Inwardly Oliver wanted to shrink from the newcomer’s pointed scrutiny of him. Instead, he forced himself to meet the man’s gaze. This person had provided them with shelter, food, clothing, transportation. The displeasure that lingered on his face only brought to Oliver’s mind how much assistance the man had rendered. He deserved respect and gratitude, even if his disposition was as sour as a lemon.
“Here’s the long and short of it,” the man said abruptly, and he kept his focus on Oliver. “Abel and Kennedy Ross have headed south, through Oregon and into California. Some of the Brotherhood cells have gone with them, others are in pursuit to stop them, and still others have retreated back into their strongholds to ride out this storm. They’re fragmented. One of their commanders put out a general request that, in the event we were able to get the Level 5 null away from the government, we loan him back to them to rein in the Rosses and their followers.”
Jenifer’s scoff cut through the air.
The local Smith slid a dry glance in her direction. “We told him we had no intention of reclaiming the null.”
“Good,” she said. “And the null has a name. It’s Oliver.”
Brief approval flashed across his face, but he ignored her correction. “Luckily, with as high profile as the Brotherhood has been these past few weeks, they didn’t dare attempt a retrieval of their own. But they work best out in the wilds anyway.” He waved one hand as though to banish this thread of conversation. “We have a second request
from another affiliate. It’s generally agreed upon through all our networks that having the Rosses on the loose is a bad thing. There’s a rift in whether we should interject ourselves or let the government take care of it.”
“It’s more their problem than ours,” said Smith.

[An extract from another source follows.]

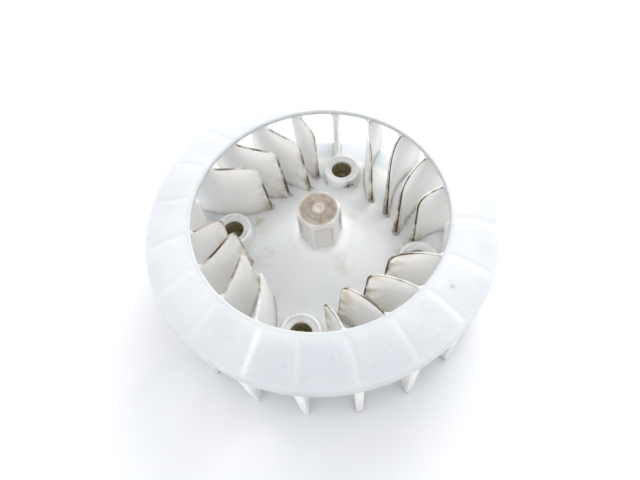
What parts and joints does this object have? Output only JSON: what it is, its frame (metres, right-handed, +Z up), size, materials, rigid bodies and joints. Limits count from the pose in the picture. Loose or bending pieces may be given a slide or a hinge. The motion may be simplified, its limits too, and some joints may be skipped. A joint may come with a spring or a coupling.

He leaned against the wall, his arms crossed and a critical expression on his face.
His older counterpart shook his head, a crease between his brows. “It’s not that simple. If they take Abel alive, he’s well enough versed in the Brotherhood’s procedures that he could compromise that whole organization. If that were to happen, he could possibly compromise a huge chunk of our networks in the process.”
“So leaving the government to rein him in is probably a bad idea,” Jenifer said, resting one hand on Oliver’s forearm as though sensing his growing tension. She gave him a reassuring glance.
The local Smith grunted. “Those higher up in the chain agree it’s not the ideal option. There’s a good chance the government won’t take Abel Ross alive, but if they do—”
“He’s a null,” Oliver interjected. “A weak one, but a null nonetheless. They’ll do with him whatever they do with all the other nulls they collect.”
The man’s mouth thinned, the corners drawing tight. “Do they know for a fact that he’s a null?”
“General Stone does. Cedric told him.”
He swore under his breath. “They’ll do everything they can to catch him alive, then. Nulls are too valuable to kill, except when absolutely necessary.”
Too valuable? Oliver’s breath caught in his throat. Of course nulls were rare, and of course they were useful, but useful and valuable were not always the same thing.
Before he could ask for elaboration on this point, the local Smith continued. “Catching Abel Ross would be a small matter if not for his daughter. Our network lists her as a Level 4 projector. No one wants to get anywhere near her, and if we can’t get near her, we can’t get to him.”
“So this second request you’ve had,” said Smith, “is from an affiliate that wants Oliver to disarm Kennedy Ross.”